Re: [RFC PATCH 3/3] mm/migrate: Create move_phys_pages syscall

From: Arnd Bergmann
Date: Sat Sep 09 2023 - 04:08:02 EST


On Thu, Sep 7, 2023, at 09:54, Gregory Price wrote:
> diff --git a/arch/x86/entry/syscalls/syscall_32.tbl
> b/arch/x86/entry/syscalls/syscall_32.tbl
> index 2d0b1bd866ea..25db6d71af0c 100644
> --- a/arch/x86/entry/syscalls/syscall_32.tbl
> +++ b/arch/x86/entry/syscalls/syscall_32.tbl
> @@ -457,3 +457,4 @@
> 450 i386 set_mempolicy_home_node sys_set_mempolicy_home_node
> 451 i386 cachestat sys_cachestat
> 452 i386 fchmodat2 sys_fchmodat2
> +454 i386 move_phys_pages sys_move_phys_pages
> diff --git a/arch/x86/entry/syscalls/syscall_64.tbl
> b/arch/x86/entry/syscalls/syscall_64.tbl
> index 1d6eee30eceb..9676f2e7698c 100644
> --- a/arch/x86/entry/syscalls/syscall_64.tbl
> +++ b/arch/x86/entry/syscalls/syscall_64.tbl
> @@ -375,6 +375,7 @@
> 451 common cachestat sys_cachestat
> 452 common fchmodat2 sys_fchmodat2
> 453 64 map_shadow_stack sys_map_shadow_stack
> +454 common move_phys_pages sys_move_phys_pages

Doing only x86 is fine for review purposes, but note that
once there is consensus on actually merging it and the syscall
number, you should do the same for all architectures.
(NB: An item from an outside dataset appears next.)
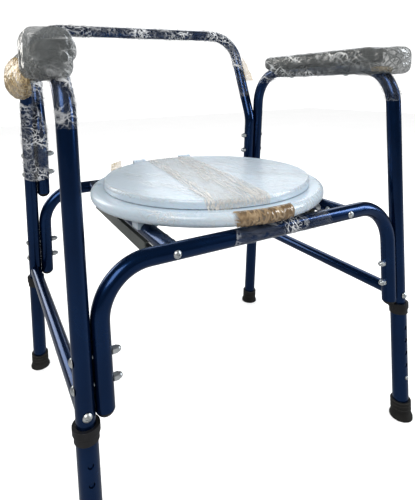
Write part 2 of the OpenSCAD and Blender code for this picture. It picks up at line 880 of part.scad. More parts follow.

I think
most commonly we do one patch to add the code and another
patch to hook it up to all the syscall.tbl files and the
include/uapi/asm-generic/unistd.h file.

> diff --git a/include/linux/syscalls.h b/include/linux/syscalls.h
> index 22bc6bc147f8..6860675a942f 100644
> --- a/include/linux/syscalls.h
> +++ b/include/linux/syscalls.h
> @@ -821,6 +821,11 @@ asmlinkage long sys_move_pages(pid_t pid, unsigned
> long nr_pages,
> const int __user *nodes,
> int __user *status,
> int flags);
> +asmlinkage long sys_move_phys_pages(unsigned long nr_pages,
> + const void __user * __user *pages,
> + const int __user *nodes,
> + int __user *status,
> + int flags);

The prototype looks good from a portability point of view,
i.e. I made sure this is portable across CONFIG_COMPAT
architectures etc.

What I'm not sure about is whether the representation of physical
memory pages as a 'void *' is a good choice, I can see potential
problems with this:

- it's not really a pointer, but instead a shifted PFN number
in the implementation

- physical addresses may be wider than pointers on 32-bit
architectures with CONFIG_PHYS_ADDR_T_64BIT

I'm also not sure where the user space caller gets the
physical addresses from, are those not intentionally kept
hidden from userspace?

Arnd